One of the defining features of political parties is that they are organizations that seek to influence public policy by running candidates for election. Canada's electoral system is based upon single-member constituencies, and a political party tries to win a majority of seats in a general election to form a government. Political parties recruit members, organize and fund their activities to nominate candidates to win seats.


Canadian political parties function both nationally and locally. Generally, the national party organization is dominated by the party’s elected members and leader. The national party organization sets policy and election strategy. At the same time, political parties also organize at the constituency level through local associations. The associations are typically the focus of membership activity; one of their primary functions is to choose the candidate the party will run in that constituency and to deliver and adapt the party’s message to the local context.

Party Membership

Canadian political parties provide opportunities for Canadians to join as members. Most parties require their members to be Canadian citizens or permanent residents and not to be members of any other national parties. Members must also pay a nominal annual membership fee. Canadian parties typically provide limited opportunities for members to get involved outside of elections. During elections, by contrast, party membership lists provide a source for volunteer labour. Members can participate in choosing party officers, delegates to conventions and local candidates. Although parties do not publicize their membership numbers, relatively few Canadians join and participate in political parties.


Despite low membership numbers, political parties are important structures for representing the diversity of Canadian society. In the past, this largely centred around representing Canada’s linguistic duality, both in formal structures and in informal practices. For example, the Liberals traditionally alternate between francophone and anglophone leaders. As Canadian society has become more diverse, there have been greater demands for inclusivity in parties. Many parties have responded with efforts to recruit more candidates from traditionally underrepresented groups such as women and visible minorities. In 2015, 28 per cent of the nominated candidates were women — among the five major parties (Bloc, Conservative, Green, Liberal, NDP) 33 per cent were women.

Party Financing

Political party activities require financial resources — particularly media-intensive election campaigns. Political parties aggressively fundraise, seeking contributions from members and supporters to fund their activities. Canadian national parties are limited by law to fundraising only from individuals and their financial activities are heavily regulated. (See also Political Party Financing.)


Each general election involves simultaneous elections in all of Canada's 338 ridings, and in each constituency there may be candidates from registered political parties, as well as representatives of other parties without registered status, whose names appear on the ballot as "Independents." (See also Elections.) In 2015, there were 1,792 candidates, the third-highest total ever for a Canadian general election. All but two constituencies had at least four candidates running, and 48 electoral districts had 7 or more.

At the local level, the most important task of the constituency association is to choose its candidate. Although the procedures for doing so are normally loosely established by the national political party, there is considerable autonomy accorded to local parties and their practices vary.
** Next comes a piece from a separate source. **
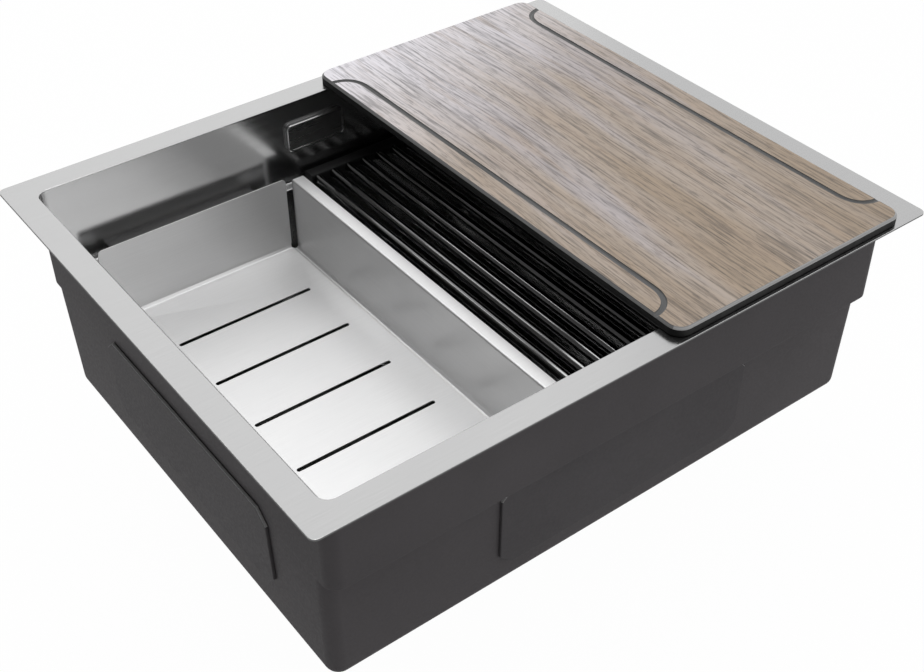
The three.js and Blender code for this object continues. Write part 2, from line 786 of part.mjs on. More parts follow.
// ================= waste: cup through the floor hole, clamped to the body below ================

const SEAT = RECESS_FLOOR - FIT_GAP;
const CUP_LIP = SEAT - WASHER - FIT_GAP;

const topWasher = revolve([
  [WASHER_INNER_RADIUS, 0],
  [FLANGE_RADIUS, 0],
  [FLANGE_RADIUS, WASHER],
  [WASHER_INNER_RADIUS, WASHER],
]);
waste.add(makeMesh('waste_washer_top', topWasher, siliconeBlack('washer_rubber'), 0, 0, -SEAT));

const cupBody = revolve(cupOutline({
  radius: CUP_RADIUS,
  depth: CUP_DEPTH,
  wall: CUP_WALL,
  round: CUP_ROUND,
  flare: CUP_FLARE,
  flange: FLANGE_RADIUS,
}));
const cupHoles = onCircle(CUP_HOLES, () => {
  const hole = cylinderAlong('z', CUP_HOLE_RADIUS, 2 * OVERCUT, ROUND_STEPS / 3);
  hole.translate(CUP_HOLE_CIRCLE, 0, -CUP_DEPTH);
  return hole;
}, 0.5);
const cupBolt = cylinderAlong('z', CUP_BOLT_RADIUS, 2 * OVERCUT, SCREW_STEPS);
cupBolt.translate(0, 0, -CUP_DEPTH);
const cupGeometry = cut(cupBody, cupBolt, ...cupHoles);
waste.add(makeMesh('strainer_cup', cupGeometry, steel('strainer_steel'), 0, 0, -CUP_LIP));

const UNDER_FLOOR = RECESS_FLOOR + SHEET + FIT_GAP;
const underWasher = revolve([
  [WASHER_INNER_RADIUS, -UNDER_WASHER],
  [FLANGE_RADIUS - WASHER, -UNDER_WASHER],
  [FLANGE_RADIUS, 0],
  [WASHER_INNER_RADIUS, 0],
]);
const underMaterial = siliconeBlack('washer_rubber_under');
waste.add(makeMesh('waste_washer_under', underWasher, underMaterial, 0, 0, -UNDER_FLOOR));

// The body is a cup under the floor with a threaded outlet below and a side branch to the back.
const BODY_TOP = UNDER_FLOOR + UNDER_WASHER + FIT_GAP;
const BODY_DEPTH = CUP_LIP + CUP_DEPTH - BODY_TOP + BODY_UNDER_CUP;
const OUTLET_END = BODY_DEPTH + OUTLET_LENGTH;

function makeWasteBody() {
  const thread = Array.from({ length: THREAD_TURNS }, (_, turn) => {
    const base = -OUTLET_END + THREAD_HEIGHT + turn * THREAD_PITCH;
    return [
      [OUTLET_RADIUS, base],
      [OUTLET_RADIUS + THREAD_HEIGHT, base + THREAD_PITCH / 3],
      [OUTLET_RADIUS, base + (THREAD_PITCH * 2) / 3],
    ];
  });
  const roundX = BODY_RADIUS - BODY_ROUND;
  const roundY = BODY_ROUND - BODY_DEPTH;
  const shellOutline = [
    [OUTLET_BORE, -OUTLET_END],
    [OUTLET_RADIUS, -OUTLET_END],
    ...thread.flat(),
    [OUTLET_RADIUS, -BODY_DEPTH],
    ...arc(roundX, roundY, BODY_ROUND, -1, 0),
    [BODY_RADIUS, -BODY_FLANGE],
    [BODY_FLANGE_RADIUS, -BODY_FLANGE],
    [BODY_FLANGE_RADIUS, 0],
    [BODY_RADIUS - BODY_WALL, 0],
    ...arc(roundX, roundY, BODY_ROUND - BODY_WALL, 0, -1),
    [OUTLET_BORE, BODY_WALL - BODY_DEPTH],
  ];
  const branchRoot = BODY_RADIUS - BRANCH_ROOT;
  const branchPipe = (radius, from, to) => {
    const pipe = cylinderAlong('y', radius, to - from, SMALL_STEPS);
    pipe.translate(0, (from + to) / 2, -BRANCH_DEPTH);
    return pipe;
  };
  const branch = branchPipe(SPIGOT_RADIUS, branchRoot, BRANCH_REACH);
  const branchBore = branchPipe(SPIGOT_BORE, branchRoot - OVERCUT, BRANCH_REACH + OVERCUT);
  const arm = new THREE.BoxGeometry(2 * BODY_RADIUS - BRANCH_ROOT, SPIDER_WIDTH, SPIDER_HEIGHT);
  arm.translate(0, 0, -BODY_DEPTH + SPIDER_RISE + SPIDER_HEIGHT / 2);
  const hub = cylinderAlong('z', HUB_RADIUS, HUB_HEIGHT, TUBE_STEPS);
  hub.translate(0, 0, -BODY_DEPTH + HUB_HEIGHT / 2);
  const hubBore = cylinderAlong('z', HUB_BORE, HUB_HEIGHT + 2 * OVERCUT, TUBE_STEPS);
  hubBore.translate(0, 0, -BODY_DEPTH + HUB_HEIGHT / 2);
  return cut(join(revolve(shellOutline), branch, arm, hub), branchBore, hubBore);
}
waste.add(makeMesh('waste_body', makeWasteBody(), plasticGrey('waste_plastic'), 0, 0, -BODY_TOP));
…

Usually the candidate is selected by a secret vote of all members resident in the constituency, although it is common for candidates to be acclaimed, particularly in areas where the party is weak and few people are interested in becoming candidates.

Although there is a tradition of the local association choosing the candidate, the party leader must approve any candidate running under the party’s name. This gives the national party a degree of control over the nomination process as the leader can refuse to approve a candidate chosen by the local association. This is sometimes used to ensure that a favoured nomination contestant becomes the party candidate or to help the party to improve the diversity of its candidate pool. Such interventions are controversial, and party leaders use them sparingly.
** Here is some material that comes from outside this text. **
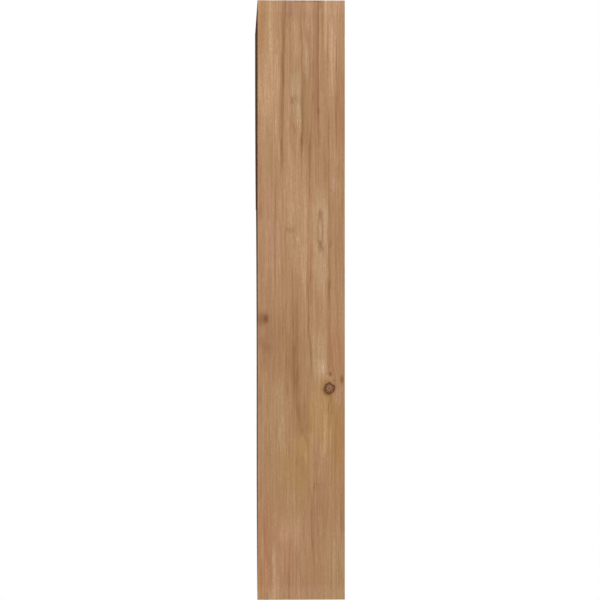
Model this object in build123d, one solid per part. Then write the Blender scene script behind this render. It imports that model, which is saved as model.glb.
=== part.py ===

Once the party's candidate is chosen, the local party tries to secure his or her election. The party will choose a campaign manager, rent a campaign office and begin the process of publicizing the party and the candidate by signs and advertisements in the media. Closer to the election, it will organize door-to-door canvasses and the distribution of literature. On election day, the local party focuses its efforts on encouraging its identified supporters to get out and vote.


Party leaders are the central figures in political parties and are in effect the party's candidate for prime minister. Consequently, the selection of party leader is one of the most important tasks undertaken by parties. Normally, the selection of party leaders takes place after the resignation or death of the incumbent, although parties will also periodically call for or force a leadership review. In the first 50 years after Confederation, a party’s Members of Parliament chose one of their ranks to lead the party. This system was supplanted by the leadership convention, where delegates from the local party associations and other components of the party gathered in a central location to choose a leader. Only a few thousand of the party’s members would participate in these conventions.
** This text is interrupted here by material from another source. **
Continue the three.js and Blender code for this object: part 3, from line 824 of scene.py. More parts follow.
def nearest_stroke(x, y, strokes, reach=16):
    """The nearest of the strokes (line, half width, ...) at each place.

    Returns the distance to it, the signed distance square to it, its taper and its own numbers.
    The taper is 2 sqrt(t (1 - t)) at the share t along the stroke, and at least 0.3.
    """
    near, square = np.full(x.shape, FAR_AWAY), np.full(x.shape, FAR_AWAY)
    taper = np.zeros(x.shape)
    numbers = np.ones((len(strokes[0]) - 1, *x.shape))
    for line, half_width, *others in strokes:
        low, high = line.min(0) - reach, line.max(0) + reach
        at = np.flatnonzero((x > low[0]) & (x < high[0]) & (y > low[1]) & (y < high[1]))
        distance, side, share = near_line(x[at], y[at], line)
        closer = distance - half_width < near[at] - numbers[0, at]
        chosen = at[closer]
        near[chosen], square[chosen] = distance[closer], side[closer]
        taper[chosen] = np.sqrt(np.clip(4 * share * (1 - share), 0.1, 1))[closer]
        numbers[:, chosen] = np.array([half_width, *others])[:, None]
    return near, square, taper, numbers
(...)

In the 1990s, Canadian political parties began to switch to a system where all party members vote for their choice of party leader. All major parties now choose their leader in this way. The Conservatives and Liberals weigh the votes in each constituency equally to ensure that constituencies with large numbers of members do not dominate the process. Administering leadership votes takes significant resources and parties have used combinations of in-person, telephone, mail and Internet ballots. These systems treat all party members equally, but can create situations where the chosen leader has weak support among a party’s Members of Parliament or the party establishment.

The parties also elect a president and other executive members whose job it is to manage the party's administrative apparatus. Most parties also hold policy conventions, usually every two years. There is often debate between the MPs and participants in policy conventions as to how far elected members are bound by the resolutions established at such conventions. In a general election, it is the task of the national party to manage the overall national campaign. It plans the leader's tour, raises and spends money on advertising and campaign literature, and distributes money and other resources. At other times, the parties operate offices with a small but paid staff, whose responsibility it is to conduct party business and to co-ordinate the various constituency, provincial and national organizations. (See also Leadership Convention.)


Political parties are central to the operation of parliamentary democracy in Canada. Almost all of the Members of Parliament elected to the House of Commons are elected as parts of political parties. Similarly, appointments to the Senate may also reflect party lines. However, support for partisan appointments has changed: the Liberal Party removed its senators from caucus in 2014 and the NDP does not allow senators to sit under its banner. Party lines define political conflict in Parliament and MPs are expected to vote with their party in almost all cases. Weekly caucus meetings provide an opportunity for a party’s elected members and senators to meet together, air concerns and maintain cohesion.


Political parties are important to the health of Canadian democracy as they help to organize political competition and structure the operation of our political system. As organizations, however, there are signs that Canada’s political parties are weakening. The membership base of political parties is aging and declining, and fewer Canadians identify themselves as party supporters. Voter turnout in Canada has declined in the last two decades, raising questions about the ability of parties to connect with voters. Canadian parties are as important as ever in the operation of our political institutions, but their connection with the electorate is increasingly tenuous.